Please write out the material below exactly as given.

## Start

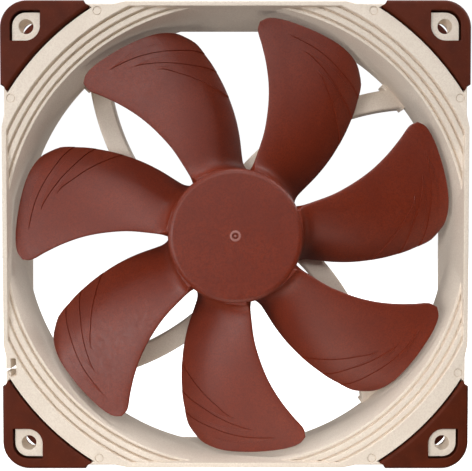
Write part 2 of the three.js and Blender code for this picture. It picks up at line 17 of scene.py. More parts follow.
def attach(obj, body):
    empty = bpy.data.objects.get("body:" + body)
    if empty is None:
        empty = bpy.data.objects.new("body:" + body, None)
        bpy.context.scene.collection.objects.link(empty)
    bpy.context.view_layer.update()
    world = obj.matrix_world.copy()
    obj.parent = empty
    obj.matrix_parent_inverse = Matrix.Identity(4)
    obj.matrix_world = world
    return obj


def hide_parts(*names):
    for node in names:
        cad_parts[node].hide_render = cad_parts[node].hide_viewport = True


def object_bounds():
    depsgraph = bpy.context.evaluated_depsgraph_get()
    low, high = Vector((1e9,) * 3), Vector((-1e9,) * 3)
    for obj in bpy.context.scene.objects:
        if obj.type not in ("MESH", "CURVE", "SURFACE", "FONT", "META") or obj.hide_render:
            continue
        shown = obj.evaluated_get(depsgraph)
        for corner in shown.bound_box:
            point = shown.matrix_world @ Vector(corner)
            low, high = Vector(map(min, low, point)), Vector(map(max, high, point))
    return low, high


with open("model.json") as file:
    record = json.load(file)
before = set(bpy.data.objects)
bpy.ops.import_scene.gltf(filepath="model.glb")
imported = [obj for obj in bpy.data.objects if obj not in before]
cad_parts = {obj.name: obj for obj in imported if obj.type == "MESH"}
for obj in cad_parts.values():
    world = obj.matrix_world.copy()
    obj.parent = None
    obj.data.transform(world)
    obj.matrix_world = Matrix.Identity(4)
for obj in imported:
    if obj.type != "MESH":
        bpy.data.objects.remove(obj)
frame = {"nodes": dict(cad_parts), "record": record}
CAD_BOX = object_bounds()
SCENE = bpy.context.scene

# ------------ driving dimensions
DEPTH = 25.0
HALF_SIDE = 70.0
HOLE_CENTRE = 62.25  # of a screw hole, from the fan's axis along x and along y
HOLE_RADIUS = 2.18
HOLE_EDGE = 0.2
BEYOND = 1.0  # how far a cutting shape runs past the piece that it cuts
SEAM = 0.05  # between a pad and the frame under it

# How many straight pieces stand for each kind of curve.
ROUND_STEPS = 240  # the large circles
SMALL_STEPS = 40  # the screw holes and the ejector marks
SWEEP_STEPS = 48  # a strut's arc, and a pad's inner edge
CORNER_STEPS = 16  # a quarter circle at a corner of the frame
LEAF_STEPS = 14  # a quarter circle round a screw boss
RIM_STEPS = 12  # the hub's rounded rim
FOOT_STEPS = 8  # a strut's foot
BAR_STEPS = 7  # a quarter circle at the front of a strut
ARC_EDGE_STEPS = 5  # the rounded inner edge of a pad
EDGE_STEPS = 3  # a small edge
THROAT_STEPS = 21  # the duct's wall from front to back
CURVE_STEPS = 400  # a wedge's edge, before the blade's grid takes points from it

# The pads stand proud of the flanges, so the front flange starts behind depth 0.
FLANGE = dict(front=0.5, back=5.3, edge=0.35)
# From the axis to the side's flat middle, to the recess before each pad, and to the side under it.
SIDE = dict(middle=69.7, half_length=32.5, recess=68.9, recess_start=36.2, core=68.6)
CORNER_RADIUS = 6.8
INNER_FLAT = 68.25  # from the axis to the flats that cut the round duct
INNER_ROUNDING = 1.0  # between two of the flats
WALL_RADIUS = 73.0
DUCT_EDGE = 0.2
# The inlet's stepped treads: radius of the step, and depth of the tread at its foot and end.
STEPS = [(75.1, 1.2, 1.3), (73.1, 1.9, 2.0), (70.95, 2.6, 2.7)]
GROOVE = dict(width=0.55, depth=0.75)  # at the foot of each step
# The duct's wall behind them: a smooth curve through points of (radius, depth).
WALL = [(69.6, 2.8), (69.3, 4.5), (68.95, 8), (68.7, 12), (68.95, 16), (69.7, 20.5), (70.65, 24.5)]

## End

▶ [TASK OUTPUT]:
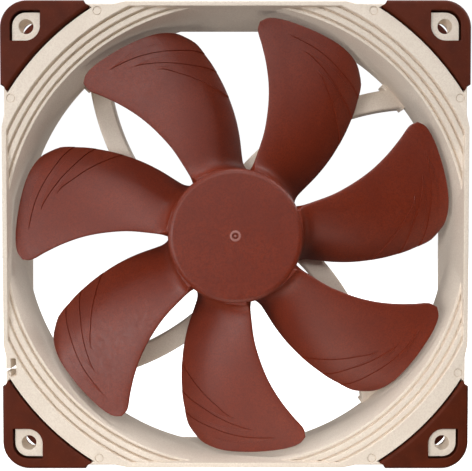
Write part 2 of the three.js and Blender code for this picture. It picks up at line 17 of scene.py. More parts follow.
def attach(obj, body):
    empty = bpy.data.objects.get("body:" + body)
    if empty is None:
        empty = bpy.data.objects.new("body:" + body, None)
        bpy.context.scene.collection.objects.link(empty)
    bpy.context.view_layer.update()
    world = obj.matrix_world.copy()
    obj.parent = empty
    obj.matrix_parent_inverse = Matrix.Identity(4)
    obj.matrix_world = world
    return obj


def hide_parts(*names):
    for node in names:
        cad_parts[node].hide_render = cad_parts[node].hide_viewport = True


def object_bounds():
    depsgraph = bpy.context.evaluated_depsgraph_get()
    low, high = Vector((1e9,) * 3), Vector((-1e9,) * 3)
    for obj in bpy.context.scene.objects:
        if obj.type not in ("MESH", "CURVE", "SURFACE", "FONT", "META") or obj.hide_render:
            continue
        shown = obj.evaluated_get(depsgraph)
        for corner in shown.bound_box:
            point = shown.matrix_world @ Vector(corner)
            low, high = Vector(map(min, low, point)), Vector(map(max, high, point))
    return low, high


with open("model.json") as file:
    record = json.load(file)
before = set(bpy.data.objects)
bpy.ops.import_scene.gltf(filepath="model.glb")
imported = [obj for obj in bpy.data.objects if obj not in before]
cad_parts = {obj.name: obj for obj in imported if obj.type == "MESH"}
for obj in cad_parts.values():
    world = obj.matrix_world.copy()
    obj.parent = None
    obj.data.transform(world)
    obj.matrix_world = Matrix.Identity(4)
for obj in imported:
    if obj.type != "MESH":
        bpy.data.objects.remove(obj)
frame = {"nodes": dict(cad_parts), "record": record}
CAD_BOX = object_bounds()
SCENE = bpy.context.scene

# ------------ driving dimensions
DEPTH = 25.0
HALF_SIDE = 70.0
HOLE_CENTRE = 62.25  # of a screw hole, from the fan's axis along x and along y
HOLE_RADIUS = 2.18
HOLE_EDGE = 0.2
BEYOND = 1.0  # how far a cutting shape runs past the piece that it cuts
SEAM = 0.05  # between a pad and the frame under it

# How many straight pieces stand for each kind of curve.
ROUND_STEPS = 240  # the large circles
SMALL_STEPS = 40  # the screw holes and the ejector marks
SWEEP_STEPS = 48  # a strut's arc, and a pad's inner edge
CORNER_STEPS = 16  # a quarter circle at a corner of the frame
LEAF_STEPS = 14  # a quarter circle round a screw boss
RIM_STEPS = 12  # the hub's rounded rim
FOOT_STEPS = 8  # a strut's foot
BAR_STEPS = 7  # a quarter circle at the front of a strut
ARC_EDGE_STEPS = 5  # the rounded inner edge of a pad
EDGE_STEPS = 3  # a small edge
THROAT_STEPS = 21  # the duct's wall from front to back
CURVE_STEPS = 400  # a wedge's edge, before the blade's grid takes points from it

# The pads stand proud of the flanges, so the front flange starts behind depth 0.
FLANGE = dict(front=0.5, back=5.3, edge=0.35)
# From the axis to the side's flat middle, to the recess before each pad, and to the side under it.
SIDE = dict(middle=69.7, half_length=32.5, recess=68.9, recess_start=36.2, core=68.6)
CORNER_RADIUS = 6.8
INNER_FLAT = 68.25  # from the axis to the flats that cut the round duct
INNER_ROUNDING = 1.0  # between two of the flats
WALL_RADIUS = 73.0
DUCT_EDGE = 0.2
# The inlet's stepped treads: radius of the step, and depth of the tread at its foot and end.
STEPS = [(75.1, 1.2, 1.3), (73.1, 1.9, 2.0), (70.95, 2.6, 2.7)]
GROOVE = dict(width=0.55, depth=0.75)  # at the foot of each step
# The duct's wall behind them: a smooth curve through points of (radius, depth).
WALL = [(69.6, 2.8), (69.3, 4.5), (68.95, 8), (68.7, 12), (68.95, 16), (69.7, 20.5), (70.65, 24.5)]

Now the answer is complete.